In an unexpected (and yet, strangely expected) way, my parenting approach is shifting as my children age. My *philosophy* remains the same: firmly rooted in attachment parenting with a dash of old school/non-helicoptering, but the way it shows up in 3 tween/teens can’t be the same as when they all occupied single-digit ages.
They all have expectations and responsibilities, however there are no chore charts or weekly have-to lists. I’m the team leader, but we all have opportunities to discuss and share what we would like to do on the daily and they know that I have final say. They also know that if I tell them that something needs to be done, then it outranks device-time or leisure activities.
My frequent ‘growing edge’ is to try and remember that, even with their larger bodies, they are still kids mentally and emotionally. I will forget that they might need softer speech or increased understanding/patience from me – because they look so darned capable and mature! And I think that really comes out when they have an emotional reaction that I wasn’t expecting. It’s almost as if I get frustrated when they are upset – I know that it’s not a big deal, so why don’t they? Because they’re still kiddos.

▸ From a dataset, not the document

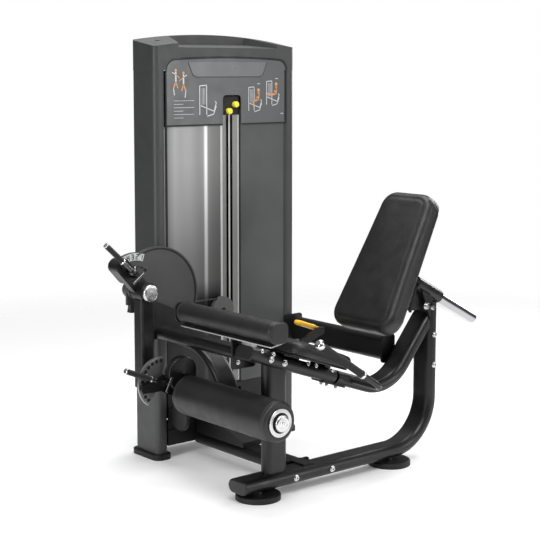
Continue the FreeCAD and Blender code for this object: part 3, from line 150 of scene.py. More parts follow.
def finish(name, colour, rough, metal=0.0, mottle=0.16, spread=0.07, grain=1.0, depth=0.02,
           cells=False, stretch=(1, 1, 1), scuffs=0.25, specular=0.5):
    """A surface with cloudy colour and gloss, a fine grain in its bump, and thin scuffs."""
    material = bpy.data.materials.new(name)
    material.use_nodes = True
    tree = material.node_tree
    shader = tree.nodes["Principled BSDF"]
    shader.inputs["Metallic"].default_value = metal
    shader.inputs["Specular IOR Level"].default_value = specular
    lined = mapped(tree, stretch)
    cloud = ranged(tree, noise_at(tree, lined, CLOUD_SCALE), *NOISE_SPAN, 0.0, 1.0)
    base = mixed(tree, cloud, tinted(colour, 1 - mottle), tinted(colour, 1 + mottle))
    scratch = noise_at(tree, mapped(tree, SCRATCH_LINES), SCRATCH_SCALE, 6.0)
    scratched = ranged(tree, scratch, *SCRATCH_EDGE, 0.0, scuffs)
    base = mixed(tree, scratched, base, tinted(colour, SCRATCH_LIFT))
    tree.links.new(base, shader.inputs["Base Color"])
    shine = noise_at(tree, lined, GLOSS_SCALE, 5.0)
    gloss = ranged(tree, shine, *NOISE_SPAN, rough - spread, rough + spread)
    tree.links.new(gloss, shader.inputs["Roughness"])
    scale = 1 / (grain * MM)
    if cells:
        grains = add_node(tree, "TexVoronoi", Scale=scale)
        grains.feature = "DISTANCE_TO_EDGE"
        tree.links.new(lined, grains.inputs["Vector"])
        height = ranged(tree, grains.outputs["Distance"], 0.0, 0.25, 0.0, 1.0)
    else:
        height = noise_at(tree, lined, scale, 2.0)
    bump = add_node(tree, "Bump", Strength=0.6, Distance=depth * MM)
    tree.links.new(height, bump.inputs["Height"])
    tree.links.new(bump.outputs["Normal"], shader.inputs["Normal"])
    return material


BRUSHED_UP = (1, 1, 0.006)

MATERIALS = {
    "frame_paint": finish("satin_black_paint", (0.006, 0.006, 0.0065), 0.36, grain=0.7, depth=0.02,
                          specular=0.42),
    "tower_paint": finish("satin_charcoal_paint", (0.044, 0.045, 0.046), 0.46, grain=0.6, depth=0.02,
                          mottle=0.06),
    "chrome": finish("polished_chrome", (0.66, 0.66, 0.67), 0.12, metal=1.0, mottle=0.03, spread=0.04,
                     grain=5.0, depth=0.02, scuffs=0.1),
    "plate_iron": finish("painted_iron", (0.014, 0.014, 0.015), 0.46, grain=1.6, depth=0.12),
    "arc_steel": finish("satin_arc_steel", (0.42, 0.42, 0.42), 0.36, metal=1.0, grain=0.8, depth=0.02),
    "shin_paint": finish("satin_black_arm_paint", (0.005, 0.005, 0.0055), 0.36, grain=0.7, depth=0.02,
                         specular=0.38),
    "vinyl": finish("black_leatherette", (0.007, 0.007, 0.0075), 0.42, grain=1.5, depth=0.16, cells=True,
                    mottle=0.22, scuffs=0.05, specular=0.5),
    "rubber": finish("moulded_rubber", (0.007, 0.007, 0.007), 0.55, grain=0.9, depth=0.08, scuffs=0.1,
                     specular=0.4),
    "plastic": finish("textured_plastic", (0.009, 0.009, 0.0095), 0.46, grain=0.6, depth=0.05, scuffs=0.1),
    "yellow": finish("yellow_knob_plastic", (0.86, 0.74, 0.04), 0.30, mottle=0.05, depth=0.01, scuffs=0.05),
    "amber": finish("amber_lever_plastic", (0.86, 0.46, 0.02), 0.34, mottle=0.08, depth=0.02, scuffs=0.1),
    "cable": finish("coated_cable", (0.018, 0.018, 0.018), 0.40, grain=1.2, depth=0.25, cells=True,
                    scuffs=0.0),
}
PLACARD_FACE = finish("placard_face", (0.085, 0.090, 0.092), 0.34, mottle=0.05, depth=0.01, scuffs=0.05)
PLACARD_BAND = finish("placard_band", (0.130, 0.136, 0.138), 0.34, mottle=0.05, depth=0.01, scuffs=0.05)
PANEL_GREY = finish("satin_grey_panel", (0.068, 0.070, 0.070), 0.42, mottle=0.08, grain=0.7, depth=0.02)
PRINT_WHITE = finish("white_print", (0.60, 0.61, 0.61), 0.45, mottle=0.05, depth=0.01, scuffs=0.0)
PRINT_WARM = finish("warm_print", (0.62, 0.30, 0.12), 0.45, mottle=0.08, depth=0.01, scuffs=0.0)
PRINT_DARK = finish("dark_print", (0.02, 0.02, 0.02), 0.5, mottle=0.05, depth=0.01, scuffs=0.0)
# Lighter grey painted as the highlight on the near upright's rounded bevel.
BEVEL_PAINTED_HIGHLIGHT = finish("upright_bevel_highlight_paint", (0.13, 0.13, 0.132), 0.36, mottle=0.06, depth=0.01, scuffs=0.05)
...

Riiiight.
This happened during the dreaded after-school-hour when they want to decompress but I don’t want to spend the hour picking up three sets of shoes, socks, bags, lunch containers, homework, agendas, snack wrappers, plates, cups, and coats. So I insist they have to do *stuff* before they get free time. This always erupts into shouts of who ‘calls’ the xbox or laptop or tv. And one kid is inevitably disappointed and frustrated. It isn’t as though this is the ONLY time tonight that they’ll get their devices, so it makes no sense to me. I snapped at my poor 11yo and I finally asked him “What is WRONG??” and he said that he was fine until my voice started getting so angry sounding. Oh. Ohkay, yah. I get it.
It really helps me to be aware of what my underlying motivations are (I am not a Roomba, constantly collecting and seeking out things to pick up!) and what theirs might be (they want to unplug and chill out – much like me with my knitting) and then we find a balance.
Combined with my self-diagnosed ADHD, and 3 kids, and a shifting workload, I forget things ALL THE TIME. If I say it out loud, I assume it will be completed, and I get pissy when I see bags/shoes/wrappers/homework/underwear (huh?! Where did that come from??) in the front hall because I expect them to tidy it up upon entering. That adds to my frustration because now I either have to tell them again during their declared device-time, or I have to deal with it. Blegh.
The new balance I’m striving to find is that between letting them take responsibility for their own selves and giving them the latitude of caring for our common spaces – both of which have many opportunities for my frustration levels to rise!
I’m sure this will be an ongoing theme. What are your strategies?